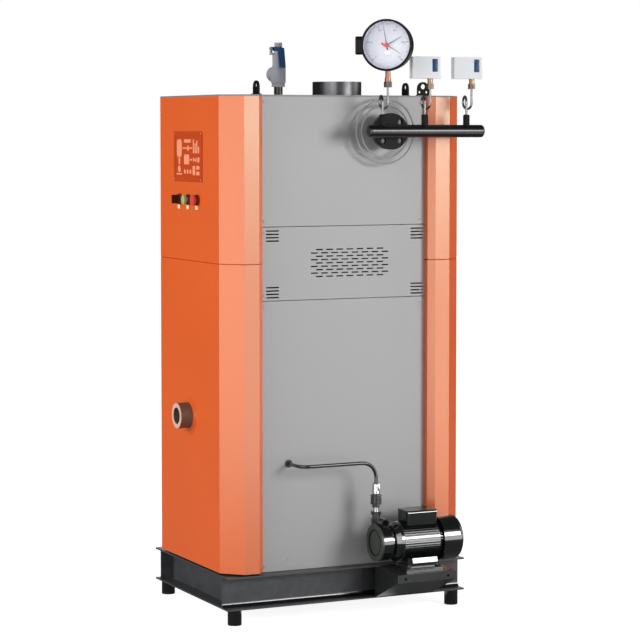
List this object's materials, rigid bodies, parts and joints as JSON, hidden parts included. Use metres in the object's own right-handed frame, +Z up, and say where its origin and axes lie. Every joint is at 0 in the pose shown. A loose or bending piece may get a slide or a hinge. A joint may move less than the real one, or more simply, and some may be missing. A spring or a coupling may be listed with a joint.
{
  "type": "industrial steam boiler",
  "caption": "Upright steam boiler in a folded steel cabinet with flue collar, safety valve, instrument header with dial gauge and pressure switches, and a side-mounted feed pump",
  "frame": {"origin": "on the floor, in the middle of the four pipe feet, under the middle of the cabinet", "axes": "+Z up; the front cover with the display faces -Y; the side with the steam header and the feed pump faces +X; the feet open towards -Z"},
  "size_m": [0.7308, 0.8738, 1.7992],
  "materials": {
    "base_frame": "dark grey satin paint",
    "feet": "black gloss paint",
    "inner_frame": "dark grey satin paint",
    "orange_cover": "orange powder coat",
    "grey_cover": "light grey powder coat",
    "lid": "grey powder coat",
    "lifting_lugs": "black paint",
    "zinc_screws": "zinc plated",
    "boiler_shell": "heat resistant primer",
    "furnace": "scaled steel plate",
    "smoke_tubes": "drawn steel tube",
    "flue_hood": "bright stainless sheet",
    "insulation_jacket": "mineral wool with facing",
    "blowdown_socket": "black gloss paint",
    "pipe_rosettes": "grey powder coat",
    "level_probes": "turned steel",
    "header": "black gloss paint",
    "siphons": "bright steel tube",
    "seals": "black sealing material",
    "gauge_stem": "turned brass",
    "gauge_case": "black enamel",
    "gauge_dial": "white dial enamel",
    "gauge_glass": "clear glass",
    "gauge_pointer": "black enamel",
    "gauge_low_hand": "red-brown enamel",
    "gauge_high_hand": "red-brown enamel",
    "switch_box": "white plastic",
    "valve_body": "nickelled bronze",
    "valve_lever": "blue paint",
    "valve_spindle": "turned brass",
    "valve_spring": "spring steel",
    "feed_tube": "black tube",
    "check_valve": "black and nickelled fittings",
    "pump_head": "black gloss paint",
    "pump_cover": "black gloss paint",
    "pump_impeller": "machined bronze",
    "motor_housing": "black gloss paint",
    "motor_stator": "varnished sheet pack",
    "motor_shaft": "ground steel",
    "steam_pipes": "black pipe paint",
    "motor_fan": "black plastic",
    "fan_cover": "black gloss paint",
    "terminal_box": "black gloss paint",
    "pump_bracket": "dark grey satin paint",
    "display_panel": "orange printed foil",
    "control_bezels": "dark plastic",
    "selector_knob": "black plastic",
    "start_button": "green plastic",
    "stop_button": "red plastic",
    "control_box": "grey sheet steel",
    "burner": "dark blue-grey paint",
    "burner_fan": "galvanised sheet",
    "fixing_bolts": "blackened steel"
  },
  "bodies": {
    "boiler": {"base_frame": "base_frame", "feet": "feet", "inner_frame": "inner_frame", "front_casing_lower": "orange_cover", "front_casing_upper": "orange_cover", "rear_casing_lower": "orange_cover", "rear_casing_upper": "orange_cover", "right_panel_upper": "grey_cover", "right_panel_vent": "grey_cover", "right_panel_lower": "grey_cover", "left_panels": "grey_cover", "lid": "lid", "lifting_lugs": "lifting_lugs", "panel_screws": "zinc_screws", "boiler_shell": "boiler_shell", "steam_pipes": "steam_pipes", "furnace": "furnace", "smoke_tubes": "smoke_tubes", "flue_hood": "flue_hood", "insulation_jacket": "insulation_jacket", "blowdown_socket": "blowdown_socket", "pipe_rosettes": "pipe_rosettes", "level_probes": "level_probes", "header": "header", "siphons": "siphons", "seals": "seals", "gauge_stem": "gauge_stem", "gauge_case": "gauge_case", "gauge_dial": "gauge_dial", "gauge_glass": "gauge_glass", "pressure_switch_1": "switch_box", "pressure_switch_2": "switch_box", "valve_body": "valve_body", "valve_spring": "valve_spring", "feed_tube": "feed_tube", "check_valve": "check_valve", "pump_head": "pump_head", "pump_cover": "pump_cover", "motor_housing": "motor_housing", "motor_stator": "motor_stator", "fan_cover": "fan_cover", "terminal_box": "terminal_box", "pump_bracket": "pump_bracket", "display_panel": "display_panel", "control_bezels": "control_bezels", "control_box": "control_box", "burner": "burner", "fixing_bolts": "fixing_bolts"},
    "pointer": {"gauge_pointer": "gauge_pointer"},
    "low_hand": {"gauge_low_hand": "gauge_low_hand"},
    "high_hand": {"gauge_high_hand": "gauge_high_hand"},
    "lever": {"valve_lever": "valve_lever"},
    "spindle": {"valve_spindle": "valve_spindle"},
    "selector": {"selector_knob": "selector_knob"},
    "start": {"start_button": "start_button"},
    "stop": {"stop_button": "stop_button"},
    "rotor": {"motor_shaft": "motor_shaft", "pump_impeller": "pump_impeller", "motor_fan": "motor_fan"},
    "blower": {"burner_fan": "burner_fan"}
  },
  "joints": [
    {"name": "pressure_reading", "type": "hinge", "parent": "boiler", "child": "pointer", "pos_m": [0.372, 0.0885, 1.722], "axis": [0.7771, -0.6293, 0], "range_deg": [-150, 120]},
    {"name": "low_limit", "type": "hinge", "parent": "boiler", "child": "low_hand", "pos_m": [0.372, 0.0885, 1.722], "axis": [0.7771, -0.6293, 0], "range_deg": [-10, 230]},
    {"name": "high_limit", "type": "hinge", "parent": "boiler", "child": "high_hand", "pos_m": [0.372, 0.0885, 1.722], "axis": [0.7771, -0.6293, 0], "range_deg": [-70, 170]},
    {"name": "test_lever", "type": "hinge", "parent": "boiler", "child": "lever", "pos_m": [-0.017, -0.101, 1.72137], "axis": [0, -1, 0], "range_deg": [0, 14]},
    {"name": "valve_lift", "type": "slide", "parent": "boiler", "child": "spindle", "axis": [0, 0, 1], "range_m": [0, 0.0045], "stiffness_N_per_m": 120, "deforming": ["valve_spring"]},
    {"name": "selector_turn", "type": "hinge", "parent": "boiler", "child": "selector", "pos_m": [-0.07, -0.4, 1.259], "axis": [0, -1, 0], "range_deg": [-45, 45]},
    {"name": "start_press", "type": "slide", "parent": "boiler", "child": "start", "axis": [0, 1, 0], "range_m": [0, 0.004], "stiffness_N_per_m": 800},
    {"name": "stop_press", "type": "slide", "parent": "boiler", "child": "stop", "axis": [0, 1, 0], "range_m": [0, 0.004], "stiffness_N_per_m": 800},
    {"name": "pump_spin", "type": "hinge", "parent": "boiler", "child": "rotor", "pos_m": [0.36, 0.2, 0.2295], "axis": [0, 1, 0], "continuous": true},
    {"name": "blower_spin", "type": "hinge", "parent": "boiler", "child": "blower", "pos_m": [0, -0.304, 0.405], "axis": [1, 0, 0], "continuous": true}
  ],
  "couplings": [
    {"joint": "valve_lift", "follows": "test_lever", "m_per_rad": 0.017}
  ]
}
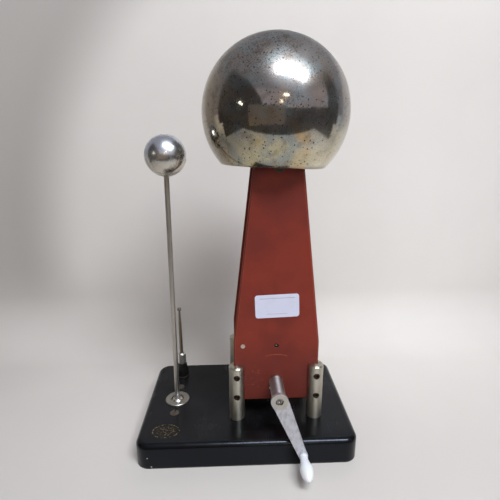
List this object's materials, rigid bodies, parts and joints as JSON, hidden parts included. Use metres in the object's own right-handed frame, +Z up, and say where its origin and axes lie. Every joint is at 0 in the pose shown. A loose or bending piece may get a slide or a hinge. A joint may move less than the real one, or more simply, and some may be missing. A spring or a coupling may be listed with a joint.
{
  "type": "hand cranked van de graaff generator",
  "caption": "Hand-cranked belt generator: red tower on a black base, round metal dome, geared crank, tilting discharge ball and earth terminal.",
  "frame": {"origin": "middle of the base's footprint, on the table", "axes": "+Z up, +X from the discharge rod towards the tower, -Y towards the crank and the user"},
  "size_m": [0.192, 0.1592, 0.3507],
  "materials": {
    "base_enamel": "gloss black stove enamel, chipped at a corner",
    "cover_board": "bare hardboard",
    "felt": "pressed felt",
    "screw_steel": "dull plated steel",
    "screw_brown": "browned steel in a sunk hole",
    "post_nickel": "turned, satin, faintly warm",
    "plate_red": "matt brick-red insulating sheet with cut edges",
    "label_paper": "plain white sticker",
    "tie_metal": "satin",
    "bush_bronze": "oiled bronze",
    "gear_steel": "dark oiled steel",
    "pinion_brass": "machined brass",
    "shaft_steel": "ground steel",
    "crank_sleeve_steel": "drawn tube",
    "crank_arm_alloy": "rumbled alloy",
    "socket_screw": "dark plated",
    "knob_white": "white turned plastic",
    "roller_plastic": "turned nylon",
    "belt_rubber": "thin tan rubber",
    "comb_brass": "cut sheet",
    "earth_copper": "tinned strip",
    "seat_brass": "spun disc",
    "dome_plate": "polished plate, pitted and tarnished",
    "socket_block": "milled block",
    "bezel_alloy": "turned ring",
    "rod_nickel": "plated rod, slightly warm",
    "ball_plate": "bright plate",
    "ferrule_chrome": "bright plate",
    "terminal_black": "fluted moulding",
    "fibre_brown": "vulcanised fibre",
    "collar_nickel": "plated hexagon",
    "probe_brown": "browned steel"
  },
  "bodies": {
    "base": {"base_pan": "base_enamel", "base_cover": "cover_board", "base_felt": "felt", "cover_screws": "screw_steel", "post_front_left": "post_nickel", "post_front_right": "post_nickel", "post_rear_left": "post_nickel", "post_rear_right": "post_nickel", "post_screws": "screw_steel", "front_plate": "plate_red", "rear_plate": "plate_red", "plate_screws": "screw_brown", "plain_label": "label_paper", "tie_bar": "tie_metal", "tie_bar_screws": "tie_metal", "front_bush": "bush_bronze", "rear_bush": "bush_bronze", "drive_belt": "belt_rubber", "lower_comb_rod": "comb_brass", "lower_comb": "comb_brass", "comb_lead": "comb_brass", "lead_nut": "comb_brass", "upper_comb": "comb_brass", "top_bridge": "tie_metal", "bridge_screws": "screw_steel", "dome_stud": "shaft_steel", "dome_stud_nut": "shaft_steel", "dome_seat": "seat_brass", "joint_socket": "socket_block", "foot_screws": "screw_brown", "rod_bezel": "bezel_alloy", "terminal_stud": "comb_brass", "terminal_washer": "fibre_brown", "terminal_lock_nut": "screw_steel", "earth_strap": "earth_copper"},
    "crank": {"crank_shaft": "shaft_steel", "crank_gear": "gear_steel", "shaft_collar": "shaft_steel", "crank_sleeve": "crank_sleeve_steel", "crank_arm": "crank_arm_alloy", "crank_screw": "socket_screw", "crank_grub_screw": "screw_steel", "knob_spindle": "shaft_steel"},
    "knob": {"crank_knob": "knob_white"},
    "lower_roller_set": {"lower_axle": "shaft_steel", "lower_roller": "roller_plastic", "pinion_gear": "pinion_brass"},
    "upper_roller_set": {"upper_axle": "shaft_steel", "upper_roller": "roller_plastic"},
    "dome": {"dome": "dome_plate"},
    "discharge_arm": {"joint_ball": "ball_plate", "rod_ferrule": "ferrule_chrome", "discharge_rod": "rod_nickel", "discharge_ball": "ball_plate"},
    "terminal_knob": {"terminal_nut": "terminal_black"},
    "probe": {"probe_collar": "collar_nickel", "probe_pin": "probe_brown"}
  },
  "joints": [
    {"name": "crank_turn", "type": "hinge", "parent": "base", "child": "crank", "pos_m": [0.0272, 0, 0.0578], "axis": [0, 1, 0], "continuous": true},
    {"name": "knob_spin", "type": "hinge", "parent": "crank", "child": "knob", "pos_m": [0.04637, -0.08, 0.01412], "axis": [0, 1, 0], "continuous": true},
    {"name": "lower_roller_turn", "type": "hinge", "parent": "base", "child": "lower_roller_set", "pos_m": [0.0272, 0, 0.0938], "axis": [0, 1, 0], "continuous": true},
    {"name": "upper_roller_turn", "type": "hinge", "parent": "base", "child": "upper_roller_set", "pos_m": [0.0272, 0, 0.294], "axis": [0, 1, 0], "continuous": true},
    {"name": "dome_lift", "type": "slide", "parent": "base", "child": "dome", "axis": [0, 0, 1], "range_m": [0, 0.12]},
    {"name": "discharge_tilt", "type": "hinge", "parent": "base", "child": "discharge_arm", "pos_m": [-0.0676, -0.001, 0.0185], "axis": [0, 1, 0], "range_deg": [-22, 5]},
    {"name": "terminal_turn", "type": "hinge", "parent": "base", "child": "terminal_knob", "pos_m": [-0.068, 0.0415, 0.03], "axis": [0, 0, 1], "continuous": true},
    {"name": "probe_lift", "type": "slide", "parent": "base", "child": "probe", "axis": [0, 0, 1], "range_m": [0, 0.03]}
  ],
  "couplings": [
    {"joint": "lower_roller_turn", "follows": "crank_turn", "ratio": -3},
    {"joint": "upper_roller_turn", "follows": "crank_turn", "ratio": -3.5357}
  ]
}
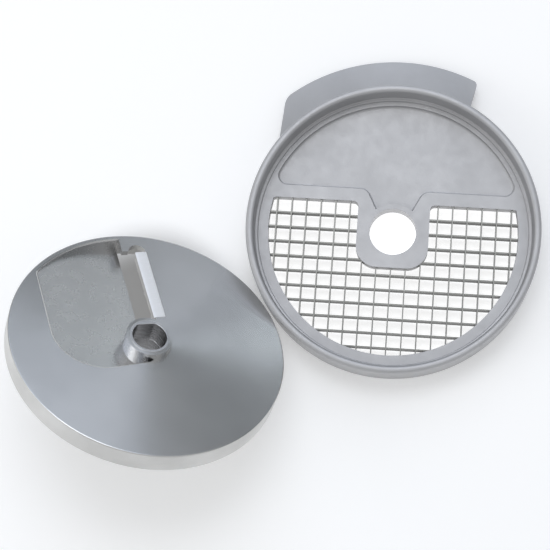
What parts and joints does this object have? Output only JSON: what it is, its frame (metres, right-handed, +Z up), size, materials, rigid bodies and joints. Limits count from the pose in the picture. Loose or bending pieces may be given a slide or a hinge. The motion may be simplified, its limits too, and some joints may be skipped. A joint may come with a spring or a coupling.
{
  "type": "vegetable dicer",
  "caption": "dicing kit: round slicing disc with sloping ramp, straight blade and long drive hub, beside a round ring holding a square lattice of dicing blades",
  "frame": {"origin": "middle of the kit's footprint, on the table it lies on", "axes": "+Z up, normal to the ring's base; +X along the cross blades, away from the disc; +Y along the long blades, towards the apron"},
  "size_m": [0.3584, 0.3118, 0.1233],
  "materials": {
    "grid_casting": "matte cast",
    "lattice_steel": "satin ground",
    "disc_casting": "turned and polished",
    "hub_steel": "bright turned",
    "knife_steel": "bright ground",
    "screw_steel": "satin"
  },
  "bodies": {
    "grid": {"grid_frame": "grid_casting", "cross_blade_01_left": "lattice_steel", "cross_blade_01_right": "lattice_steel", "cross_blade_02_left": "lattice_steel", "cross_blade_02_right": "lattice_steel", "cross_blade_03_left": "lattice_steel", "cross_blade_03_right": "lattice_steel", "cross_blade_04_left": "lattice_steel", "cross_blade_04_right": "lattice_steel", "cross_blade_05": "lattice_steel", "cross_blade_06": "lattice_steel", "cross_blade_07": "lattice_steel", "cross_blade_08": "lattice_steel", "cross_blade_09": "lattice_steel", "cross_blade_10": "lattice_steel", "long_blade_01": "lattice_steel", "long_blade_02": "lattice_steel", "long_blade_03": "lattice_steel", "long_blade_04": "lattice_steel", "long_blade_05": "lattice_steel", "long_blade_06": "lattice_steel", "long_blade_07": "lattice_steel", "long_blade_08": "lattice_steel", "long_blade_09": "lattice_steel", "long_blade_10": "lattice_steel", "long_blade_11": "lattice_steel", "long_blade_12": "lattice_steel", "long_blade_13": "lattice_steel", "long_blade_14": "lattice_steel", "long_blade_15": "lattice_steel", "long_blade_16": "lattice_steel", "long_blade_17": "lattice_steel"},
    "disc": {"slicing_disc": "disc_casting", "drive_hub": "hub_steel", "drive_bush": "hub_steel", "slicing_blade": "knife_steel", "blade_screws": "screw_steel"}
  },
  "joints": [
    {"name": "disc_spin", "type": "hinge", "parent": "grid", "child": "disc", "pos_m": [-0.08368, -0.06703, 0.06791], "axis": [0.2683, 0.5221, 0.8096], "continuous": true}
  ]
}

◇ ◇ ◇

Search the lines above for the string "from", then show every one that has it.

  "frame": {"origin": "middle of the base's footprint, on the table", "axes": "+Z up, +X from the discharge rod towards the tower, -Y towards the crank and the user"},
What parts and joints does this object have? Output only JSON: what it is, its frame (metres, right-handed, +Z up), size, materials, rigid bodies and joints. Limits count from the pose in the picture. Loose or bending pieces may be given a slide or a hinge. The motion may be simplified, its limits too, and some joints may be skipped. A joint may come with a spring or a coupling.
  "frame": {"origin": "middle of the kit's footprint, on the table it lies on", "axes": "+Z up, normal to the ring's base; +X along the cross blades, away from the disc; +Y along the long blades, towards the apron"},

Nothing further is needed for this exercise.